→ **Requirements**
Repeat, exactly and completely, the entries shown underneath.

→ **Data for the task**
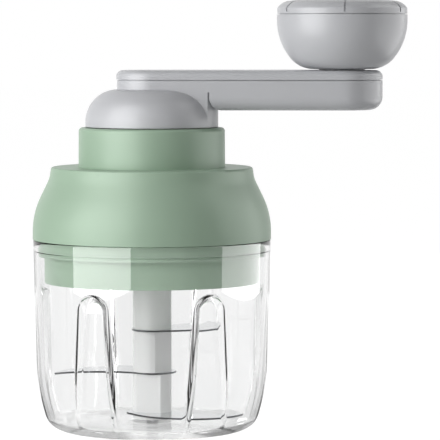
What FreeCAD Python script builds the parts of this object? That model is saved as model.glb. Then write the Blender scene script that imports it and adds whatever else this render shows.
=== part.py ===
import FreeCAD, Part
import math
import os
import re
import Sketcher

# Hand cranked food chopper: a clear cup with a blade stack, and a lid whose crank turns the blades
# five times as fast through a planetary gear. Millimetres. The origin is the middle of the cup's
# base, +Z is up, and the crank arm points along +X.

SIZES = {
    # cup
    "cup_rim_r": 40.4,
    "cup_rim_z": 64.8,
    "belly_in": 0.7,
    "belly_z": 26.0,
    "foot_in": 11.2,
    "cup_corner_r": 8.0,
    "cup_wall": 2.4,
    "cup_floor": 3.0,
    "cup_inner_corner_r": 3.0,
    "cup_inner_foot_out": 2.0,
    "cup_rim_wall": 1.5,
    "ledge_depth": 5.3,
    "flute_count": 6,
    "flute_half_w": 5.1,
    "flute_flare": 2.2,
    "flute_drop": 19.5,
    "flute_depth": 2.8,
    "flute_taper": 25.0,
    "flute_root": 3.6,
    "flute_curl_z": 20.0,
    "flute_curl_r": 54.0,
    "flute_grow": 0.5,
    "past": 1.0,
    "pin_r": 2.0,
    "pin_seat_z": 1.2,
    "pin_height": 15.8,
    "pin_boss_r": 3.25,
    "pin_boss_h": 0.5,
    "pin_chamfer": 0.8,
    # lid
    "lid_gap": 0.1,
    "lid_lip": 0.1,
    "lid_height": 24.4,
    "lid_wall": 2.3,
    "lid_band_h": 2.3,
    "shoulder_in": 2.7,
    "shoulder_drop": 10.1,
    "shoulder_bow": 27.0,
    "slope_in": 4.6,
    "slope_drop": 6.2,
    "brow_in": 6.1,
    "brow_drop": 1.5,
    "brow_sag_r": 12.0,
    "brow_r": 0.8,
    "brow_lean": 0.1,
    "bearing_wall": 2.2,
    "collar_r": 24.8,
    "collar_foot_r": 24.9,
    "collar_h": 13.4,
    "collar_wall": 2.2,
    "collar_plate": 3.1,
    "collar_edge_r": 1.2,
    "bush_wall": 1.43,
    "bush_flange_w": 4.0,
    "bush_flange_h": 1.5,
    # plug under the lid
    "skirt_in": 1.4,
    "skirt_wall": 2.0,
    "skirt_depth": 14.5,
    "skirt_lip": 1.1,
    "plate_h": 2.2,
    "flange_gap": 0.3,
    "flange_h": 3.0,
    "flange_step": 1.2,
    "plug_wall": 2.1,
    "plug_h": 2.1,
    "seal_lip_h": 0.6,
    "seal_waist": 0.5,
    "post_count": 3,
    "post_r": 2.5,
    "post_gap": 0.15,
    "screw_r": 1.25,
    "screw_head_r": 2.4,
    "screw_head_h": 0.9,
    "screw_len": 9.5,
    "screw_chamfer": 0.6,
    # planetary gear
    "sun_teeth": 12,
    "planet_teeth": 18,
    "planet_count": 3,
    "gear_addendum": 0.9,
    "ring_addendum": 0.8,
    "gear_dedendum": 1.15,
    "gear_backlash": 0.14,
    "gear_face": 9.6,
    "gear_lift": 0.5,
    "ring_wall": 2.35,
    "ring_seat_h": 2.8,
    "ring_seat_w": 1.6,
    "case_wall": 1.9,
    "case_lip": 0.3,
    "planet_pin_r": 2.5,
    "planet_pin_head_r": 3.6,
    "planet_pin_head_h": 1.2,
    "carrier_gap": 0.6,
    "carrier_h": 3.0,
    "carrier_rim": 6.5,
    "carrier_neck_r": 10.0,
    "carrier_neck_h": 4.15,
    "carrier_flange_w": 1.5,
    "carrier_flange_h": 3.0,
    "washer_h": 0.8,
    "journal_r": 4.5,
    "spindle_bush_r": 6.45,
    "spindle_flange_r": 8.5,
    "spindle_flange_h": 1.2,
    "spindle_boss_r": 9.5,
    "spindle_boss_up": 1.3,
    "spindle_boss_down": 0.5,
    "drive_hex": 7.0,
    "drive_len": 11.0,
    "drive_play": 0.3,
    # crank
    "hub_gap": 0.3,
    "hub_r": 22.55,
    "hub_h": 12.6,
    "hub_dome_r": 11.0,
    "spigot_r": 14.5,
    "spigot_short": 1.65,
    "spigot_bore_r": 8.4,
    "spigot_bore_end": 3.5,
    "spigot_hex": 17.0,
    "hex_len": 8.0,
    "crank_boss_r": 4.4,
    "crank_screw_r": 2.0,
    "crank_screw_head_r": 3.9,
    "crank_screw_head_h": 2.9,
    "crank_screw_well": 1.5,
    "crank_screw_grip": 9.5,
    "arm_reach": 64.5,
    "arm_hub_r": 12.06,
    "arm_knob_r": 13.75,
    "arm_root_x": 19.5,
    "arm_root_in": 0.25,
    "arm_neck": 3.2,
    "arm_depth": 10.15,
    "arm_wall": 2.2,
    "arm_fillet": 4.5,
    "cover_h": 3.3,
    "cover_fillet": 2.2,
    "cover_groove_h": 0.35,
    "cover_groove_d": 0.8,
    "cover_rim_h": 1.5,
    # knob
    "post_pin_r": 3.0,
    "post_foot_r": 6.0,
    "post_foot_h": 1.6,
    "post_socket_wall": 1.6,
    "post_short": 2.6,
    "post_screw_r": 1.25,
    "post_screw_len": 7.0,
    "post_screw_head_h": 1.8,
    "knob_r": 22.1,
    "knob_foot_r": 9.8,
    "knob_corner_r": 10.0,
    "knob_belly_h": 16.55,
    "knob_body_h": 18.45,
    "knob_lift": 0.4,
    "knob_neck_r": 7.8,
    "knob_play": 0.15,
    "knob_wall": 2.2,
    "knob_floor": 3.0,
    "knob_inner_bow": 16.0,
    "knob_sleeve_short": 3.4,
    "knob_bush_r": 5.0,
    "knob_bush_flange_h": 0.6,
    "cap_gap": 0.25,
    "cap_play": 0.1,
    "cap_skirt_h": 1.9,
    "cap_edge_r": 5.75,
    "cap_edge_in": 3.6,
    "cap_edge_rise": 2.4,
    "cap_crown": 0.95,
    "cap_plate": 2.2,
    "cap_rim_w": 0.8,
    "cap_plug_h": 2.5,
    "cap_plug_wall": 2.0,
    "cap_grooves": 6,
    "cap_groove_w": 0.7,
    "cap_groove_d": 0.4,
    "cap_groove_start": 8.0,
    "cap_groove_foot": 0.6,
    # blades
    "shaft_r": 6.6,
    "shaft_head_h": 16.45,
    "shaft_top_play": 0.5,
    "stem_r": 4.2,
    "stem_flat": 3.4,
    "foot_gap": 0.1,
    "foot_h": 1.75,
    "foot_floor": 0.4,
    "blade_h": 0.6,
    "spacer_h": 13.1,
    "spacer_flat": 5.2,
    "blade_gap": 1.9,
    "blade_low_gap": 3.8,
    "blade_hub_r": 8.4,
    # fits
    "run_gap": 0.05,
    "fit_gap": 0.02,
    "loose_gap": 0.2,
}

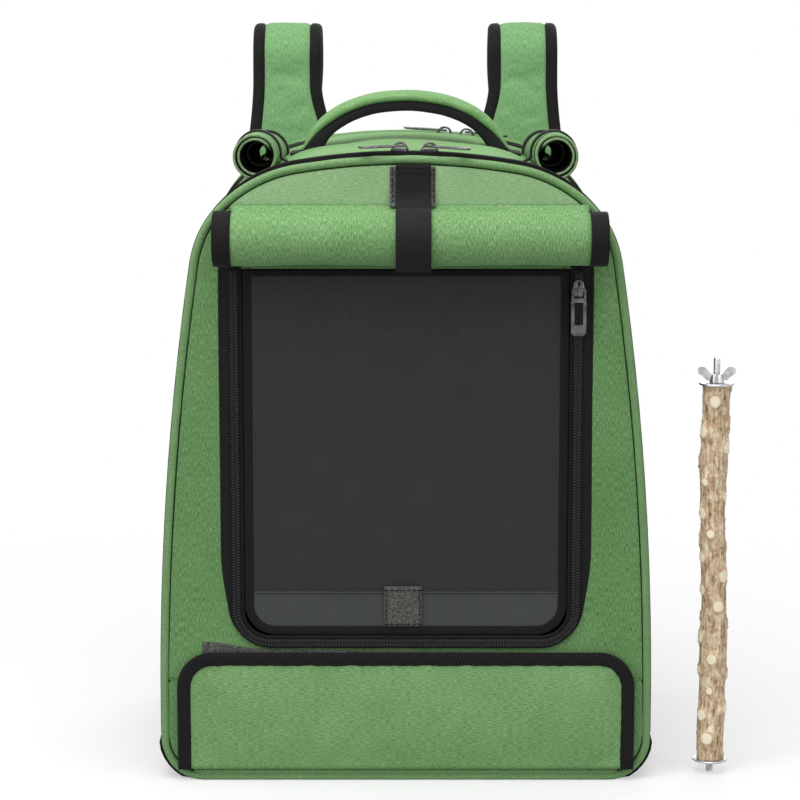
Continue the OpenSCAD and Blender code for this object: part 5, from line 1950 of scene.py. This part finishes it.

→ **The output**
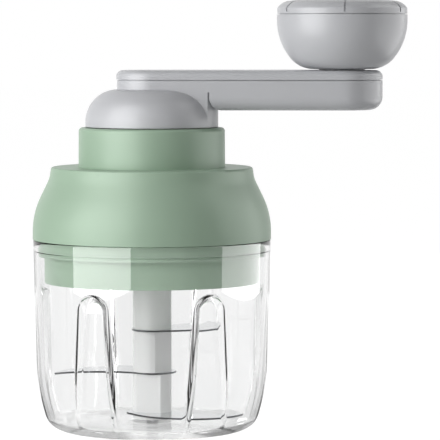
What FreeCAD Python script builds the parts of this object? That model is saved as model.glb. Then write the Blender scene script that imports it and adds whatever else this render shows.
=== part.py ===
import FreeCAD, Part
import math
import os
import re
import Sketcher

# Hand cranked food chopper: a clear cup with a blade stack, and a lid whose crank turns the blades
# five times as fast through a planetary gear. Millimetres. The origin is the middle of the cup's
# base, +Z is up, and the crank arm points along +X.

SIZES = {
    # cup
    "cup_rim_r": 40.4,
    "cup_rim_z": 64.8,
    "belly_in": 0.7,
    "belly_z": 26.0,
    "foot_in": 11.2,
    "cup_corner_r": 8.0,
    "cup_wall": 2.4,
    "cup_floor": 3.0,
    "cup_inner_corner_r": 3.0,
    "cup_inner_foot_out": 2.0,
    "cup_rim_wall": 1.5,
    "ledge_depth": 5.3,
    "flute_count": 6,
    "flute_half_w": 5.1,
    "flute_flare": 2.2,
    "flute_drop": 19.5,
    "flute_depth": 2.8,
    "flute_taper": 25.0,
    "flute_root": 3.6,
    "flute_curl_z": 20.0,
    "flute_curl_r": 54.0,
    "flute_grow": 0.5,
    "past": 1.0,
    "pin_r": 2.0,
    "pin_seat_z": 1.2,
    "pin_height": 15.8,
    "pin_boss_r": 3.25,
    "pin_boss_h": 0.5,
    "pin_chamfer": 0.8,
    # lid
    "lid_gap": 0.1,
    "lid_lip": 0.1,
    "lid_height": 24.4,
    "lid_wall": 2.3,
    "lid_band_h": 2.3,
    "shoulder_in": 2.7,
    "shoulder_drop": 10.1,
    "shoulder_bow": 27.0,
    "slope_in": 4.6,
    "slope_drop": 6.2,
    "brow_in": 6.1,
    "brow_drop": 1.5,
    "brow_sag_r": 12.0,
    "brow_r": 0.8,
    "brow_lean": 0.1,
    "bearing_wall": 2.2,
    "collar_r": 24.8,
    "collar_foot_r": 24.9,
    "collar_h": 13.4,
    "collar_wall": 2.2,
    "collar_plate": 3.1,
    "collar_edge_r": 1.2,
    "bush_wall": 1.43,
    "bush_flange_w": 4.0,
    "bush_flange_h": 1.5,
    # plug under the lid
    "skirt_in": 1.4,
    "skirt_wall": 2.0,
    "skirt_depth": 14.5,
    "skirt_lip": 1.1,
    "plate_h": 2.2,
    "flange_gap": 0.3,
    "flange_h": 3.0,
    "flange_step": 1.2,
    "plug_wall": 2.1,
    "plug_h": 2.1,
    "seal_lip_h": 0.6,
    "seal_waist": 0.5,
    "post_count": 3,
    "post_r": 2.5,
    "post_gap": 0.15,
    "screw_r": 1.25,
    "screw_head_r": 2.4,
    "screw_head_h": 0.9,
    "screw_len": 9.5,
    "screw_chamfer": 0.6,
    # planetary gear
    "sun_teeth": 12,
    "planet_teeth": 18,
    "planet_count": 3,
    "gear_addendum": 0.9,
    "ring_addendum": 0.8,
    "gear_dedendum": 1.15,
    "gear_backlash": 0.14,
    "gear_face": 9.6,
    "gear_lift": 0.5,
    "ring_wall": 2.35,
    "ring_seat_h": 2.8,
    "ring_seat_w": 1.6,
    "case_wall": 1.9,
    "case_lip": 0.3,
    "planet_pin_r": 2.5,
    "planet_pin_head_r": 3.6,
    "planet_pin_head_h": 1.2,
    "carrier_gap": 0.6,
    "carrier_h": 3.0,
    "carrier_rim": 6.5,
    "carrier_neck_r": 10.0,
    "carrier_neck_h": 4.15,
    "carrier_flange_w": 1.5,
    "carrier_flange_h": 3.0,
    "washer_h": 0.8,
    "journal_r": 4.5,
    "spindle_bush_r": 6.45,
    "spindle_flange_r": 8.5,
    "spindle_flange_h": 1.2,
    "spindle_boss_r": 9.5,
    "spindle_boss_up": 1.3,
    "spindle_boss_down": 0.5,
    "drive_hex": 7.0,
    "drive_len": 11.0,
    "drive_play": 0.3,
    # crank
    "hub_gap": 0.3,
    "hub_r": 22.55,
    "hub_h": 12.6,
    "hub_dome_r": 11.0,
    "spigot_r": 14.5,
    "spigot_short": 1.65,
    "spigot_bore_r": 8.4,
    "spigot_bore_end": 3.5,
    "spigot_hex": 17.0,
    "hex_len": 8.0,
    "crank_boss_r": 4.4,
    "crank_screw_r": 2.0,
    "crank_screw_head_r": 3.9,
    "crank_screw_head_h": 2.9,
    "crank_screw_well": 1.5,
    "crank_screw_grip": 9.5,
    "arm_reach": 64.5,
    "arm_hub_r": 12.06,
    "arm_knob_r": 13.75,
    "arm_root_x": 19.5,
    "arm_root_in": 0.25,
    "arm_neck": 3.2,
    "arm_depth": 10.15,
    "arm_wall": 2.2,
    "arm_fillet": 4.5,
    "cover_h": 3.3,
    "cover_fillet": 2.2,
    "cover_groove_h": 0.35,
    "cover_groove_d": 0.8,
    "cover_rim_h": 1.5,
    # knob
    "post_pin_r": 3.0,
    "post_foot_r": 6.0,
    "post_foot_h": 1.6,
    "post_socket_wall": 1.6,
    "post_short": 2.6,
    "post_screw_r": 1.25,
    "post_screw_len": 7.0,
    "post_screw_head_h": 1.8,
    "knob_r": 22.1,
    "knob_foot_r": 9.8,
    "knob_corner_r": 10.0,
    "knob_belly_h": 16.55,
    "knob_body_h": 18.45,
    "knob_lift": 0.4,
    "knob_neck_r": 7.8,
    "knob_play": 0.15,
    "knob_wall": 2.2,
    "knob_floor": 3.0,
    "knob_inner_bow": 16.0,
    "knob_sleeve_short": 3.4,
    "knob_bush_r": 5.0,
    "knob_bush_flange_h": 0.6,
    "cap_gap": 0.25,
    "cap_play": 0.1,
    "cap_skirt_h": 1.9,
    "cap_edge_r": 5.75,
    "cap_edge_in": 3.6,
    "cap_edge_rise": 2.4,
    "cap_crown": 0.95,
    "cap_plate": 2.2,
    "cap_rim_w": 0.8,
    "cap_plug_h": 2.5,
    "cap_plug_wall": 2.0,
    "cap_grooves": 6,
    "cap_groove_w": 0.7,
    "cap_groove_d": 0.4,
    "cap_groove_start": 8.0,
    "cap_groove_foot": 0.6,
    # blades
    "shaft_r": 6.6,
    "shaft_head_h": 16.45,
    "shaft_top_play": 0.5,
    "stem_r": 4.2,
    "stem_flat": 3.4,
    "foot_gap": 0.1,
    "foot_h": 1.75,
    "foot_floor": 0.4,
    "blade_h": 0.6,
    "spacer_h": 13.1,
    "spacer_flat": 5.2,
    "blade_gap": 1.9,
    "blade_low_gap": 3.8,
    "blade_hub_r": 8.4,
    # fits
    "run_gap": 0.05,
    "fit_gap": 0.02,
    "loose_gap": 0.2,
}

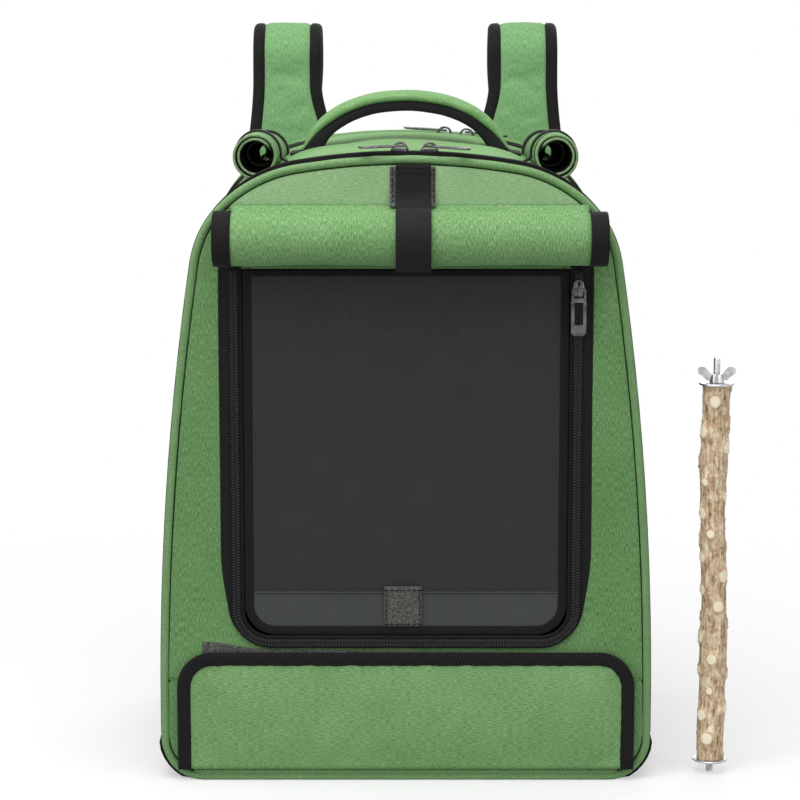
Continue the OpenSCAD and Blender code for this object: part 5, from line 1950 of scene.py. This part finishes it.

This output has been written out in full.